Там Прайса выходила юная сестра милосердия, сразу же проникшаяся к нему нежными чувствами. Они поженились и переехали на юг, где у ее родителей была небольшая ферма. Прайс так и не вернулся в Уэльс. После смерти родителей жена оказалась единственной наследницей, и он стал хозяином этого дома.
Мадам Прис радостно улыбалась, вслушиваясь в это затянувшееся повествование, когда ей удавалось понять какое-то слово. В 1918 году тоненькая и темноглазая, она представилась мне похожей на аккуратного хлопотливого воробушка, чирикающего за работой.
Бернадетта тоже была тронута историей о маленькой француженке, выхаживающей огромного, беспомощного несмышленыша, ставшего вскоре ее мужем. Она наклонилась в сторону Прайса:
– Какая славная история, мистер Прайс.
Тот не проявлял никакого интереса.
– А мы из Ирландии, – сказал я, чтобы поддержать разговор.
Пока Прайс молчал, жена подала ему третью порцию супа.
– Вы бывали в Ирландии? – поинтересовалась Бернадетта.
Потребовалось несколько секунд, чтобы до Прайса дошел смысл вопроса. Он хмыкнул и кивнул головой. Мы с радостным удивлением переглянулись.
– Вы там работали?
– Нет.
– Сколько вы там пробыли?
– Два года.
– А когда? – спросила Бернадетта.
– С 15-го по 17-й.
– Что же вы там делали?
– Служил в армии, – последовало после долгой паузы.
Конечно, об этом следовало догадаться. Он же не в 17-м поступил на службу, а раньше. Он служил в британском гарнизоне где-то в Ирландии, а в 17-м его послали во Фландрию.
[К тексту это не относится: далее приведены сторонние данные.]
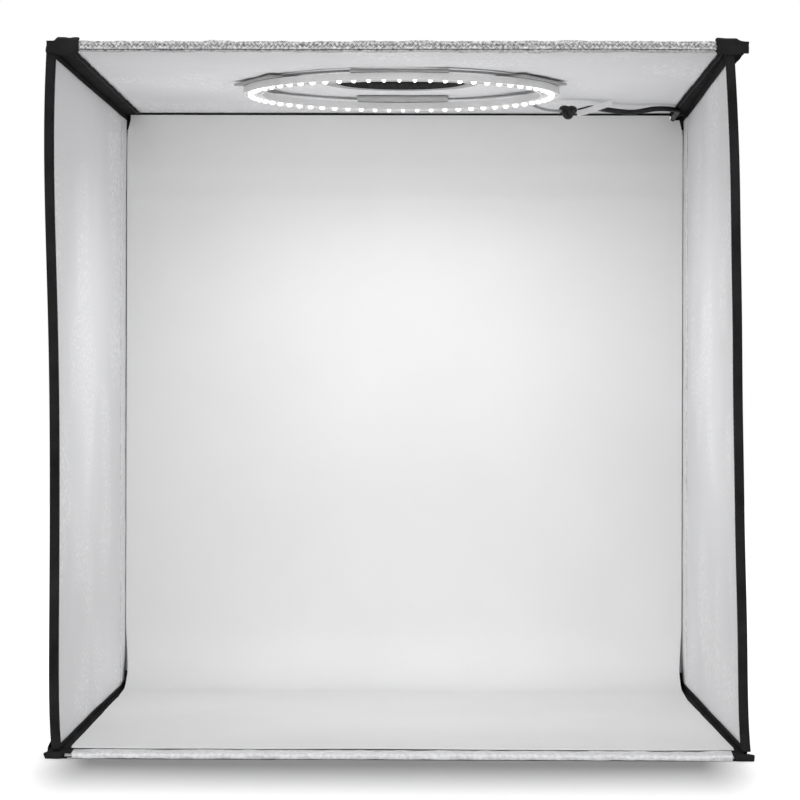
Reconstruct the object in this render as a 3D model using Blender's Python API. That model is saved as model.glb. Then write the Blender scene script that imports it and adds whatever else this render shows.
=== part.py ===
"""Folding light tent cube: six stiff fabric panels, a roof ring light, a backdrop and a USB cord.

The origin is the middle of the base, +Z is up, the open front faces -Y and +X is the
viewer's right. Lengths are in metres. Every panel is a sandwich of an outer cover, a
stiffener board and a silver liner, held at its edges by sewn tape.
"""

import math

import bmesh
import bpy
from mathutils import Matrix, Vector

# Overall size
WIDTH = 0.400
DEPTH = 0.400
ROOF_TOP = 0.411

# Clearance between pieces that touch, and how far a cutter runs past a face
GAP = 0.0003
OVERRUN = 0.004

# Turned faces look round where they meet at less than this angle, in degrees
SMOOTH_ANGLE = 35.0

# Layers of a panel, from the outside in
COVER_T = 0.0006
BOARD_T = 0.0015
LINER_T = 0.0005

# Edge tapes: thickness on each kind of panel, and how far they reach over its faces
WALL_TAPE_T = 0.0006
REAR_TAPE_T = 0.0006
ROOF_TAPE_T = 0.0009
FLOOR_TAPE_T = 0.0006
TAPE_EDGE_ROUND = 0.0005
OUTER_TAPE_W = 0.012
ROOF_SIDE_TAPE_W = 0.015
FLOOR_SIDE_TAPE_W = 0.0145
WALL_FRONT_TAPE_W = 0.007
WALL_RIM_TAPE_W = 0.0035
WALL_FOOT_TAPE_W = 0.0042
REAR_WALL_TAPE_W = 0.010
REAR_CORNER_TAPE_W = 0.0045
HEM_W = 0.010
WALL_REAR_HEM_W = 0.030

# Folded tape ends at the front corners
CAP_T = 0.0015
CAP_SINK = 0.0004
ROOF_CAP_W = 0.0175
ROOF_CAP_DROP = 0.0024
ROOF_CAP_FOLD = 0.009

# Hinge tapes, which bend about the middle of their own thickness
HINGE_TAPE_T = 0.0012
WALL_HINGE_TAPE_INSET = 0.015
WALL_HINGE_TAPE_H = 0.024
ROOF_HINGE_TAPE_INSET = 0.026
ROOF_HINGE_TAPE_H = 0.024

# Backdrop sheet and the strip that it hangs from
SHEET_T = 0.0006
SHEET_SIDE_ROOM = 0.0030
SHEET_FRONT_TAPER = 0.002
SHEET_FRONT_INSET = 0.010
SHEET_TOP_CLEAR = 0.0006
SWEEP_R = 0.040
SWEEP_STEPS = 8
HOOK_STRIP_T = 0.0015
HOOK_STRIP_H = 0.018
HOOK_STRIP_INSET = 0.022

# Viewing hole in the roof, its rim tape and the round patch around it
HOLE_Y = -0.020
HOLE_R = 0.040
RIM_TAPE_W = 0.009
PATCH_REACH = 0.046
PATCH_T = 0.0006
HOLE_STEPS = 48

# Hatch flap over the viewing hole, and how far it laps past the hole's edge
HATCH_LAP = 0.018
HATCH_FLAP_T = 0.0010
HATCH_TAPE_T = 0.0005
HATCH_TAPE_W = 0.008
HATCH_AXIS_BACK = 0.0009
TAB_W = 0.018
TAB_L = 0.012
TAB_T = 0.0010
STRIP_L = 0.100
STRIP_W = 0.014
STRIP_T = 0.0010

# Ring light
RING_IN_R = 0.0885
RING_W = 0.0120
RING_BASE_T = 0.0025
RING_LIP_T = 0.0014
RING_LIP_H = 0.0018
LED_COUNT = 64
LED_INSET = 0.0075
LED_BOARD_T = 0.0008
LED_W = 0.005
LED_H = 0.0011
RING_STEPS = 72

# Hook-and-loop tabs that hold the ring: how far they lap past its inner and outer
# edges, and the turn of each in degrees
RING_TAB_W = 0.060
RING_TAB_T = 0.0014
RING_TAB_LAP = 0.0105
REAR_TAB_LAP = 0.0305
RING_TAB_OVER = 0.002
RING_TAB_TURNS = {"front": 270.0, "rear": 90.0, "left": 205.0, "right": 332.0}

# Cable notch in the rear wall, and the lining of its edge
NOTCH_INSET = 0.0125
NOTCH_W = 0.0068
NOTCH_H = 0.0145
NOTCH_LINING_T = 0.0010
SHEET_CLIP_H = 0.0040

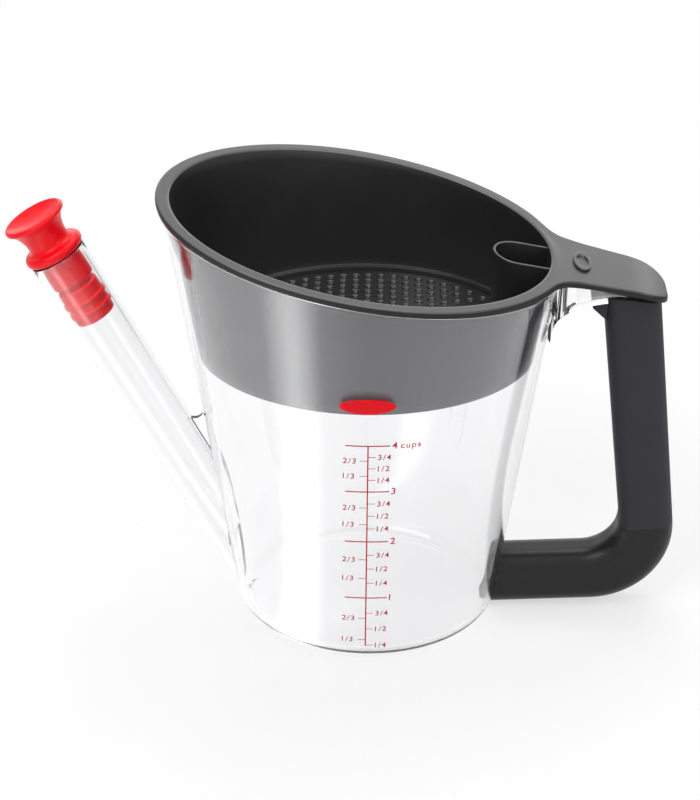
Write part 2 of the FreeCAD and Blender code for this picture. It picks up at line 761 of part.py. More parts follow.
# ---- pieces ---------------------------------------------------------------------------
PIECES = {
    "clear_jug": make_jug,
    "strainer_basket": make_strainer,
    "straining_floor": make_straining_floor,
    "spout_stopper": make_stopper,
    "handle_core": make_handle_core,
    "soft_grip": make_grip,
    "handle_screw": make_screw,
}

os.makedirs("parts", exist_ok=True)
for name, make in PIECES.items():
    make().exportStep(f"parts/{name}.step")
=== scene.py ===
import json
import math

import bmesh
import bpy
import numpy as np
from mathutils import Matrix, Vector

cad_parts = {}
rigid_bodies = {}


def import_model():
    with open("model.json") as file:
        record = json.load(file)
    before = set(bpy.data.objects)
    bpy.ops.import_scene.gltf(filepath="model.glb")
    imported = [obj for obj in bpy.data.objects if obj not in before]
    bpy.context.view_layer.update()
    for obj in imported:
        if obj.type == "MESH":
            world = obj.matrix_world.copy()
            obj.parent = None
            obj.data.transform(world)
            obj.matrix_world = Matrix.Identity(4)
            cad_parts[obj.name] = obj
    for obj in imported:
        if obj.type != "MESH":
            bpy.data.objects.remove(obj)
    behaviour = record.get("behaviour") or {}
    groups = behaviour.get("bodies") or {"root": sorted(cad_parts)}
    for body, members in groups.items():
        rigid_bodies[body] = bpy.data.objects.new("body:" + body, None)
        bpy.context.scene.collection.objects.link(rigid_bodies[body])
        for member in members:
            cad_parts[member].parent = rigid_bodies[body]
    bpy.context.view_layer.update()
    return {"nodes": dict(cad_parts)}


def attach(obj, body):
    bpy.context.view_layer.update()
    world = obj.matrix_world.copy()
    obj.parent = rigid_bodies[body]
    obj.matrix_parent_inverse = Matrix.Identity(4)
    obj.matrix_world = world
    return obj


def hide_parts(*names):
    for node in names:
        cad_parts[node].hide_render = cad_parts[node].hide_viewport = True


for left_over in list(bpy.data.objects):
    bpy.data.objects.remove(left_over)
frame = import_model()
nodes = frame["nodes"]
MM = 0.001

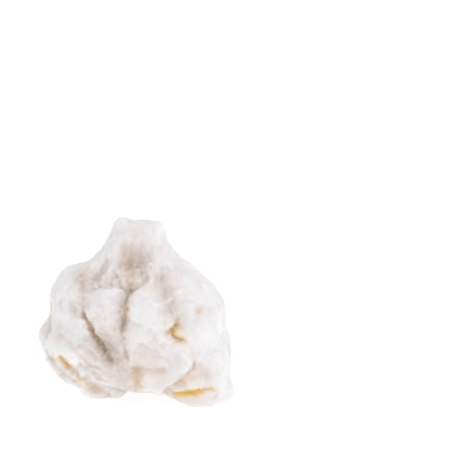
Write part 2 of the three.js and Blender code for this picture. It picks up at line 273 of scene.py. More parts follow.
# Each side's turn about Z, and how squarely a place has to face it to feel its creases: the
# front's reach round its sides, the others' stay well inside their own.
SIDES = [
    (0, -1.0, FRONT_CREASES, FRONT_HOLLOWS),
    (90, 0.65, RIGHT_CREASES, RIGHT_HOLLOWS),
    (180, 0.35, BACK_CREASES, BACK_HOLLOWS),
    (270, 0.65, LEFT_CREASES, LEFT_HOLLOWS),
]


def unit(vectors):
    """Vectors of length one: each divided by its length."""
    return vectors / np.maximum(np.linalg.norm(vectors, axis=-1, keepdims=True), 1e-12)


def corner_value(i, j, k, seed):
    """A fixed pseudo-random number from 0 to 1 at each corner of a lattice."""
    s = np.sin(i * 12.9898 + j * 78.233 + k * 37.719 + seed * 4.1414) * 43758.5453
    return s - np.floor(s)


def noise(p, size, seed):
    """Smooth noise from -1 to 1 with lumps of the given size: lattice corners blended with
    the soft step 6f^5 - 15f^4 + 10f^3."""
    cell = np.floor(p / size)
    f = p / size - cell
    f = f * f * f * (f * (f * 6 - 15) + 10)
    total = np.zeros(len(p))
    for dx in (0, 1):
        for dy in (0, 1):
            for dz in (0, 1):
                wx = f[:, 0] if dx else 1 - f[:, 0]
                wy = f[:, 1] if dy else 1 - f[:, 1]
                wz = f[:, 2] if dz else 1 - f[:, 2]
                value = corner_value(cell[:, 0] + dx, cell[:, 1] + dy, cell[:, 2] + dz, seed)
                total += wx * wy * wz * value
    return 2 * total - 1


def noise_vector(p, size, seed):
    """Three noises of one size, with seeds that follow each other, as a vector."""
    return np.stack([noise(p, size, seed + k) for k in range(3)], 1)


def lumps(p, size, seed):
    """Round lumps parted by sharp valleys: noise without its sign, less about its mean."""
    return np.abs(noise(p, size, seed)) - 0.25


def puff_distance(p, one):
    """Distance to an ellipsoid, nearly true close to it: (k - 1) / |gradient of k|, where k is
    the point's distance from the middle in units of the half sizes."""
    q = p - one["at"]
    c, s = math.cos(one["lean"]), math.sin(one["lean"])
    q = np.stack([q[:, 0] * c - q[:, 2] * s, q[:, 1], q[:, 0] * s + q[:, 2] * c], 1)
    share = np.linalg.norm(q / one["size"], axis=1)
    slope = np.linalg.norm(q / one["size"] ** 2, axis=1)
    return share * (share - 1) / np.maximum(slope, 1e-9)


def path_distance(p, path):
    """Distance from points to a path of straight stretches."""
    nearest = np.full(len(p), 1e9)
    for a, b in zip(path[:-1], path[1:]):
        run = b - a
        part = np.clip(((p - a) @ run) / (run @ run), 0, 1)
        nearest = np.minimum(nearest, np.linalg.norm(p - a - part[:, None] * run, axis=1))
    return nearest


def left_of(p, path):
    """Which points (across, up) lie left of the way along a path, by its nearest stretch."""
    away = np.full(len(p), 1e9)
    left = np.zeros(len(p), bool)
    for a, b in zip(path[:-1], path[1:]):
        stretch = path_distance(p, np.array([a, b]))
        nearer = stretch < away
        turn = (b - a)[0] * (p - a)[:, 1] - (b - a)[1] * (p - a)[:, 0]
        left = np.where(nearer, turn > 0, left)
        away = np.minimum(away, stretch)
    return left


def melted(p):
    """All puffs and the fold as one: minus the soft logarithm of their summed closeness."""
    closeness = np.exp((FOLD_RADIUS - path_distance(p, FOLD_PATH)) / SOFTNESS)
    for one in PUFFS:
        closeness += np.exp(-puff_distance(p, one) / SOFTNESS)
    return -SOFTNESS * np.log(np.maximum(closeness, 1e-300))


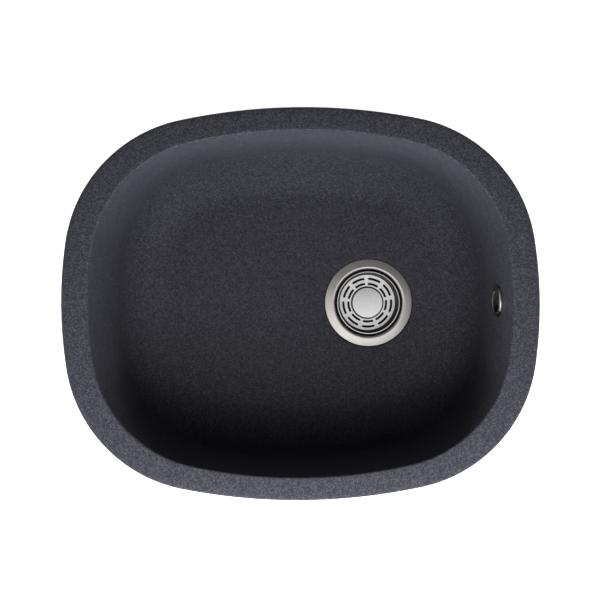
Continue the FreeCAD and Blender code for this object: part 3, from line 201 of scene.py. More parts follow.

Я почувствовал, что Бернадетта напряглась. Все ее родственники были пламенными республиканцами, лучше не расспрашивать дальше… Но по журналистской привычке я не остановился, а задавал все новые и новые вопросы.
– А где размещался ваш гарнизон?
– В Дублине.
– Так мы тоже из Дублина! Вам понравился Дублин?
– Нет.
– Вот как?! Очень жаль.
Мы, коренные дублинцы, очень гордимся своим городом. Хотелось бы, чтобы даже чужеземные солдаты ценили его достоинства и достопримечательности.
Постепенно выяснилось, как Прайс попал в армию. Родился он в 1897 году в очень бедной семье, где жизнь проходила трудно и безрадостно. Когда ему стукнуло семнадцать лет, он поступил на военную службу. Все, что ему было нужно – пища, одежда и крыша над головой – давала армия. Выше рядового он не продвинулся.
Сначала учебные лагеря, затем служба при армейских складах в Уэльсе. Другие в это время уезжали на фронты Фландрии. В конце 1915 года его перевели в Ирландию. До сих пор он помнил холодные казармы Айленбриджа на южном берегу реки Лиффи в Дублине.
Какой же унылой и однообразной была эта жизнь, если ему не понравилось в Дублине! Бесконечное наведение чистоты в казарме, бессмысленное надраивание пуговиц до блеска… Караулы в морозные ночи и под проливным дождем… А самым большим развлечением на скудное солдатское жалованье было попить пивка в гарнизонной столовой – не очень-то разгуляешься. Общаться с католическим населением почти не приходилось, и он вздохнул с облегчением, когда по истечении двух лет его перевели во Фландрию… Вообще-то было непохоже, чтобы этот медлительный, неуклюжий увалень когда-либо радовался или грустил в своей жизни.